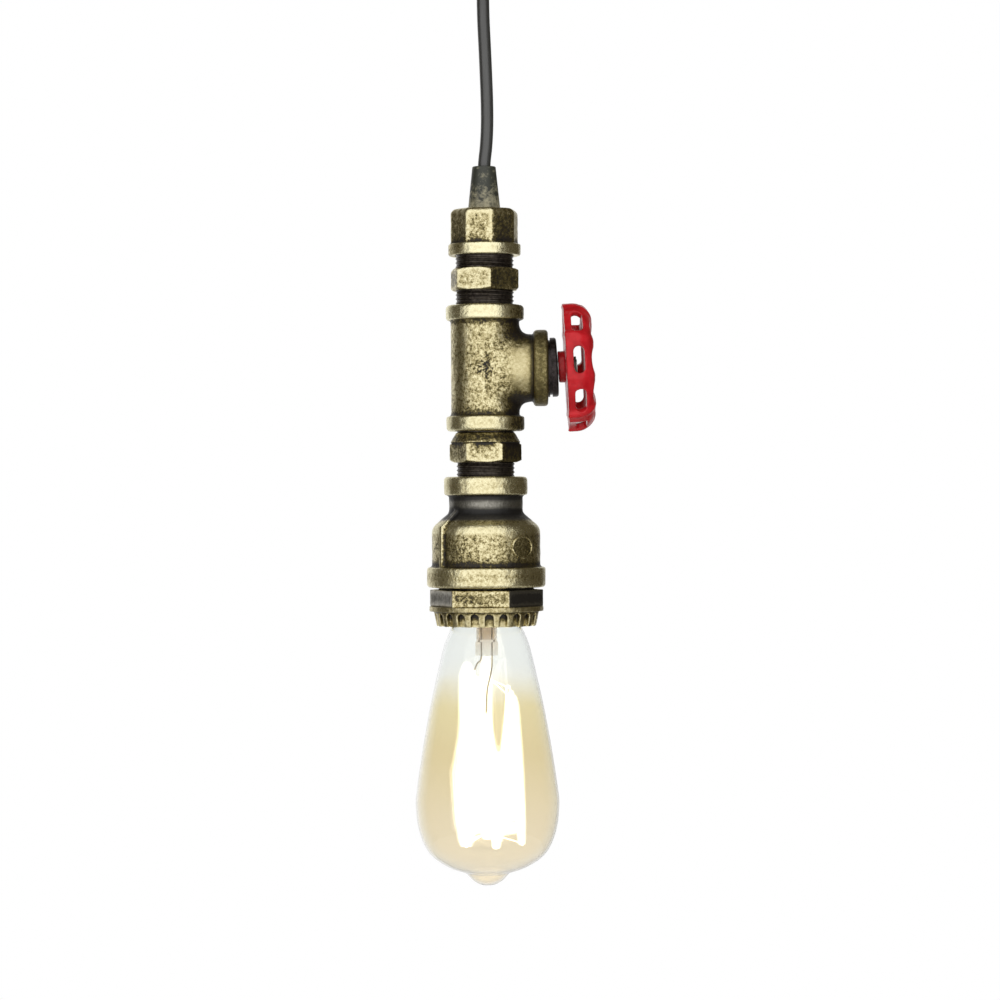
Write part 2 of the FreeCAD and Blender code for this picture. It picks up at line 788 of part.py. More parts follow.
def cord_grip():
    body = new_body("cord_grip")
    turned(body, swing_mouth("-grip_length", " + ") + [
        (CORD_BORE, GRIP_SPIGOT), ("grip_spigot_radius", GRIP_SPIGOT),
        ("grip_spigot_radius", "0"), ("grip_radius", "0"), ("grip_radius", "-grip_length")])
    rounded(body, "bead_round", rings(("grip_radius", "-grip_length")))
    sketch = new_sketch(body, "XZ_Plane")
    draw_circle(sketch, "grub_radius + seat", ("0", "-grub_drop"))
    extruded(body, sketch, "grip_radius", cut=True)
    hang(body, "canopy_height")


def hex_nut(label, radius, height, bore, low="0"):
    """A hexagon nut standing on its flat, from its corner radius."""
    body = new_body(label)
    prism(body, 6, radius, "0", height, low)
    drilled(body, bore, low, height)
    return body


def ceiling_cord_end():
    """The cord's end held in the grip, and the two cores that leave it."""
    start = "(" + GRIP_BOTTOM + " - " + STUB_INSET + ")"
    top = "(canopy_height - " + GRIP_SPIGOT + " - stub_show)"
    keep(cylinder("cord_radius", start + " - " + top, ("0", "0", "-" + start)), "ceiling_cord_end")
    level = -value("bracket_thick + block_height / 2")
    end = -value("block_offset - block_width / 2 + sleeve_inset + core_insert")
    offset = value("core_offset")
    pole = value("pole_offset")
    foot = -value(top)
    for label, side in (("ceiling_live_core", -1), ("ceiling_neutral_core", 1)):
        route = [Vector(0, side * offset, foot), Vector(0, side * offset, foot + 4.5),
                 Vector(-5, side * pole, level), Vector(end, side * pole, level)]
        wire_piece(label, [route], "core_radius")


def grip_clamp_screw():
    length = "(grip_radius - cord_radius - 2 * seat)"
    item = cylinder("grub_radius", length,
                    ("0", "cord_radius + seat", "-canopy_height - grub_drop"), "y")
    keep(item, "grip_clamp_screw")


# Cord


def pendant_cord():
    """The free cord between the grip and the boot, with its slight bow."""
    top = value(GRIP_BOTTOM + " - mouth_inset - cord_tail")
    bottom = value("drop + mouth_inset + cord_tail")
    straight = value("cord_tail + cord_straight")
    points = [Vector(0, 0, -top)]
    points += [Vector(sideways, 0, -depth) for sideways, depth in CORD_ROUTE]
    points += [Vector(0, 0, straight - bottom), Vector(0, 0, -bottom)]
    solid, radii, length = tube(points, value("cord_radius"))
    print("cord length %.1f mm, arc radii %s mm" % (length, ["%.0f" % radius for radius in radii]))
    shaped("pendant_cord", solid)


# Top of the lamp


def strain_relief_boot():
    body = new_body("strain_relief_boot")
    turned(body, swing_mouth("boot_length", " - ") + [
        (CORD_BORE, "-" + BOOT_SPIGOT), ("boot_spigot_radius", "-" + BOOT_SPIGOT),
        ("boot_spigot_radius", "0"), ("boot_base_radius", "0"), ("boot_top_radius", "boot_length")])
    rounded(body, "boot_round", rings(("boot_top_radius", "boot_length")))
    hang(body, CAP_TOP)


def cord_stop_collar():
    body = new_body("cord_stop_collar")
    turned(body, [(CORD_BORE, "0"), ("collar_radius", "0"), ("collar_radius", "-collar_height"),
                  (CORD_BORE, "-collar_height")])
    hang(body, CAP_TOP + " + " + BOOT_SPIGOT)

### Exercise
From the very first line of the data through the line with "return body" in it, please reproduce each line exactly and output nothing more.

### Result of this exercise
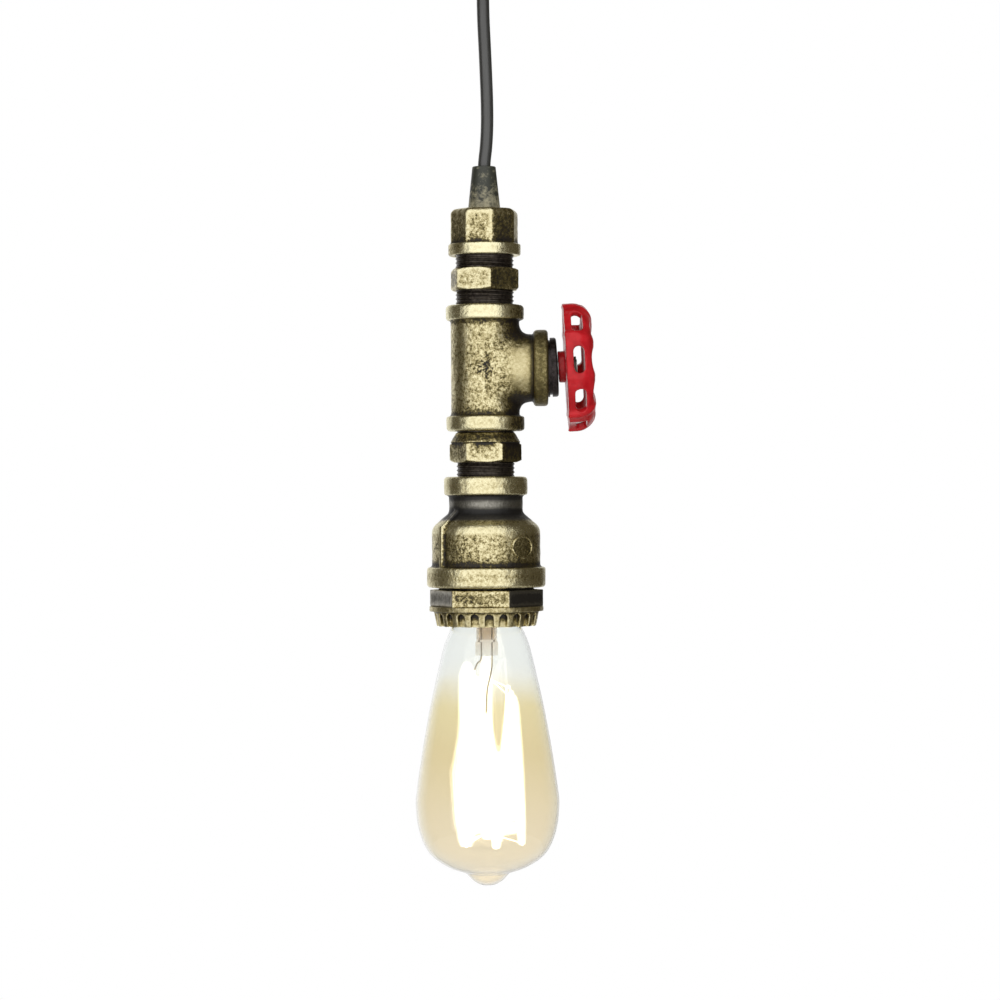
Write part 2 of the FreeCAD and Blender code for this picture. It picks up at line 788 of part.py. More parts follow.
def cord_grip():
    body = new_body("cord_grip")
    turned(body, swing_mouth("-grip_length", " + ") + [
        (CORD_BORE, GRIP_SPIGOT), ("grip_spigot_radius", GRIP_SPIGOT),
        ("grip_spigot_radius", "0"), ("grip_radius", "0"), ("grip_radius", "-grip_length")])
    rounded(body, "bead_round", rings(("grip_radius", "-grip_length")))
    sketch = new_sketch(body, "XZ_Plane")
    draw_circle(sketch, "grub_radius + seat", ("0", "-grub_drop"))
    extruded(body, sketch, "grip_radius", cut=True)
    hang(body, "canopy_height")


def hex_nut(label, radius, height, bore, low="0"):
    """A hexagon nut standing on its flat, from its corner radius."""
    body = new_body(label)
    prism(body, 6, radius, "0", height, low)
    drilled(body, bore, low, height)
    return body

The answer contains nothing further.